Hey there! Fellow newbie, and fellow New Jerseyan! Nice to meet you


----------



## Onewish1 (Aug 4, 2012)

Fellow newbie to newbie here too.. Welcome!!


----------



## Headless (Sep 4, 2011)

Welcome to the forum Tom!


----------



## Nutz (Feb 19, 2013)

Welcome! You'll love it here!


----------



## trishaanne (Aug 20, 2005)

Welcome to the forum. I notice that noone from any of the NJ groups officially welcomed you or invited you to attend any of the Make and Take groups. There are three separate groups in NJ that meet monthly to get together and build props. If you check out the make and take section on here, you will find them and see when the meetings are. There is one in South Jersey and two in North Jersey. They all contain some awesome people and you will have alot of fun meeting and hanging out with them, if you are interested.


----------



## Goblin (Jun 3, 2009)




----------



## Vlad (Aug 2, 2005)

Welcome to the forum Tom. You're cordially invited to attend our next make in take group meeting of haunters. We're the first forum make and take group, and have been meeting each month for longer than I care to remember, lol. You can read more bout us here, http://www.hauntforum.com/showthread.php?t=34738, and please feel free to send me a private message here on the forum for more details and contact phone numbers. I hope you can join us for prop making and fun!


----------



## keppy1341 (Feb 20, 2013)

Thanks Vlad i'll look into it


----------



## keppy1341 (Feb 20, 2013)

trishaanne said:


> Welcome to the forum.

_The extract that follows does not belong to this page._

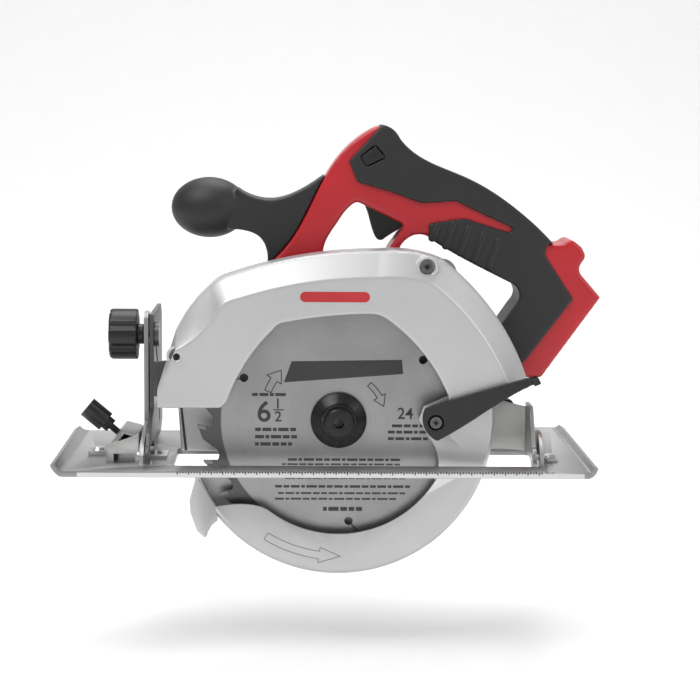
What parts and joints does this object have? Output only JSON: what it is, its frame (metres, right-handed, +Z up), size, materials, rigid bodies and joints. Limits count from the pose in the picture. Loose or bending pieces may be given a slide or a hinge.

I notice that noone from any of the NJ groups officially welcomed you or invited you to attend any of the Make and Take groups. There are three separate groups in NJ that meet monthly to get together and build props. If you check out the make and take section on here, you will find them and see when the meetings are. There is one in South Jersey and two in North Jersey. They all contain some awesome people and you will have alot of fun meeting and hanging out with them, if you are interested.


Thanks I'll look into them.


----------



## Magic13 (Dec 20, 2012)

Welcome, 
I'm about to start on some projects. But, I'm not allowed to start decorating til after 9/11. Look forward to ur pics!!!!


----------



## MurrayTX (Nov 4, 2011)

Bienvenidos from the capital of Chihuahua, Mexico (El Paso).


----------